* begin DATA *

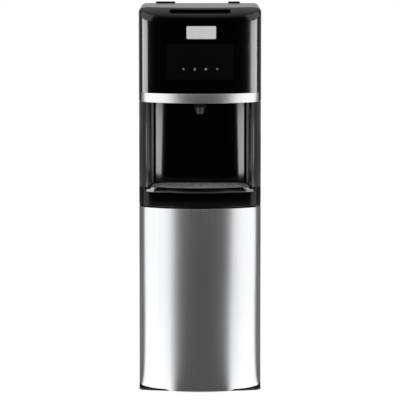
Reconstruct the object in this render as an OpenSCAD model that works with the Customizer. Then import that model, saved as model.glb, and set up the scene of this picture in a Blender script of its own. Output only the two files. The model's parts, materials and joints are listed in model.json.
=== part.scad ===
// Water dispenser that loads its bottle from below: a bowed steel door under a tap recess and a gloss head.
// All sizes are in millimetres. Inside the modules y runs back from the front of the head, and from_front
// then puts the middle of the whole depth on y = 0. The floor is z = 0 and the front faces -Y.

/* [Cabinet] */
// Width across the head and the base
body_w = 334; // [326:1:350]
// Depth from the front of the head to the back of the condenser spacers
body_d = 355; // [352:1:390]
// Height of the flat top of the head
body_h = 1050; // [1040:1:1100]
// Radius of the shallow bow that the front follows in plan
bow_r = 255; // [250:1:280]
// Radius of the front corners in plan
corner_r = 60; // [56:1:66]
// How far the door, the pillars and the side panels lie inside the outline of the head
skin_in = 1.5; // [1:0.25:2.5]
// Thickness of the painted sheet steel
sheet_t = 1.2; // [0.8:0.1:1.5]
// Wall of the moulded pieces
wall_t = 2.5; // [2:0.1:3]
// Gap between pieces that seat on each other
seat_gap = 0.3; // [0.1:0.1:0.4]
// Depth of the space behind the rear panels that holds the condenser
rear_space = 16; // [16:0.5:20]
// Width of the folded edges of the side panels, at the back
flange_w = 14; // [10:1:16]
// Width of the folded edges of the side panels, beside the door opening
frame_w = 26; // [22:1:27]

/* [Base] */
// Height of the feet under the base
foot_h = 2; // [2:0.5:6]
// Radius of a foot
foot_r = 16; // [12:1:20]
// Distance of the feet from the sides of the base
foot_in = 34; // [30:1:50]
// Thickness of the base in front of the bottle floor
base_t = 5; // [4:0.5:8]
// Height of the bottle floor above the base
deck_h = 7; // [5:0.5:10]
// Radius of the bow of the base
base_bow_r = 600; // [500:10:800]
// Radius of the corners of the base
base_corner_r = 22; // [18:1:30]
// How far the base lies behind the front of the head
base_in = 20; // [16:1:24]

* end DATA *

Look at the material above and copy, word for word, its lines from the first through the one containing "front faces -Y.".

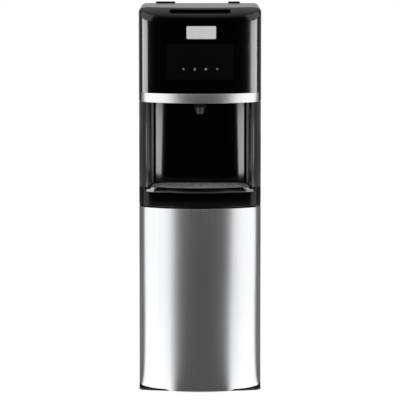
Reconstruct the object in this render as an OpenSCAD model that works with the Customizer. Then import that model, saved as model.glb, and set up the scene of this picture in a Blender script of its own. Output only the two files. The model's parts, materials and joints are listed in model.json.
=== part.scad ===
// Water dispenser that loads its bottle from below: a bowed steel door under a tap recess and a gloss head.
// All sizes are in millimetres. Inside the modules y runs back from the front of the head, and from_front
// then puts the middle of the whole depth on y = 0. The floor is z = 0 and the front faces -Y.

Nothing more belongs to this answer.